On 21 May, Vijayan requested the Prime Minister’s intervention to use the National Disaster Response Fund (NDRF) to underwrite the cost of rice allotted to Kerala.

The state chief secretary, too, wrote to the Centre, requesting to exempt Kerala from paying  ₹205.81 crore to the Food Corporation of India (FCI).

Letter to PM

“Dear Shri. Modiji,

Kind attention is invited to my letter dated August 18, 2018, wherein I had requested for your kind consideration for sanctioning one month’s allocation of 1.18 lakh MT of food grains to the State free of cost, additionally for distribution to the flood-affected families… [sic]”, Vijayan had written in his letter.

Around 500 people were killed and more than 10 lakh others were displaced in the catastrophic floods in 2018. (Wikimedia Commons)

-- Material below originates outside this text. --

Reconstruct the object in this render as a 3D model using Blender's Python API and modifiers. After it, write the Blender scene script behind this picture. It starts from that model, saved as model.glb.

Around 500 people were killed and more than 10 lakh others were displaced in the catastrophic floods in 2018. (Wikimedia Commons)

The letter mentioned that the state had received a communication from the Ministry of Consumer Affairs and Public Distribution on the additional 89,540 metric tonnes of rice provided at minimum support price rates.

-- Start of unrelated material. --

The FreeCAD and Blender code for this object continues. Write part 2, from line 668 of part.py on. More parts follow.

“I would, therefore, once again request for your kind intervention to give necessary instruction to the Ministry concerned so that the decision for the additional allocation of 89,540 MT of rice to Kerala for flood relief at MSP derived rate is reconsidered and the allocation is made free of cost,” Vijayan concluded the letter.

According to a United Nations report, Kerala suffered a loss of ₹31,000 crore in the 2018 floods.

Centre rejects Kerala’s request

Responding to Vijayan’s request, Minister of Food and Public Distribution Piyush Goel said his department examined the matter and drew the chief minister’s attention to ₹2,904 crore the Ministry of Home Affairs had granted Kerala to meet the relief requirements.

“…the MHA letter dated 17.08.2018 to State Govt. of Kerala, it was mentioned that an amount of Rs.2904.85 crore had already been released from NDRF to meet the relief requirement of the losses caused by floods during 2018-19”, Goel noted in his letter dated 27 July.

The state should reimburse the payment “by way of subsequent adjustments against the eligible entitlement of the State Government on NDRF or other schemes including Food Security Act, etc…”, the letter said.

Goyal also warned that since the matter has been pending for over three years, the department might initiate action for recovering the pending payment.

“From the above, factual position, you will also agree that the State Government, already having received the relief is required to reimburse the same to the Food Corporation of India,” Goel said.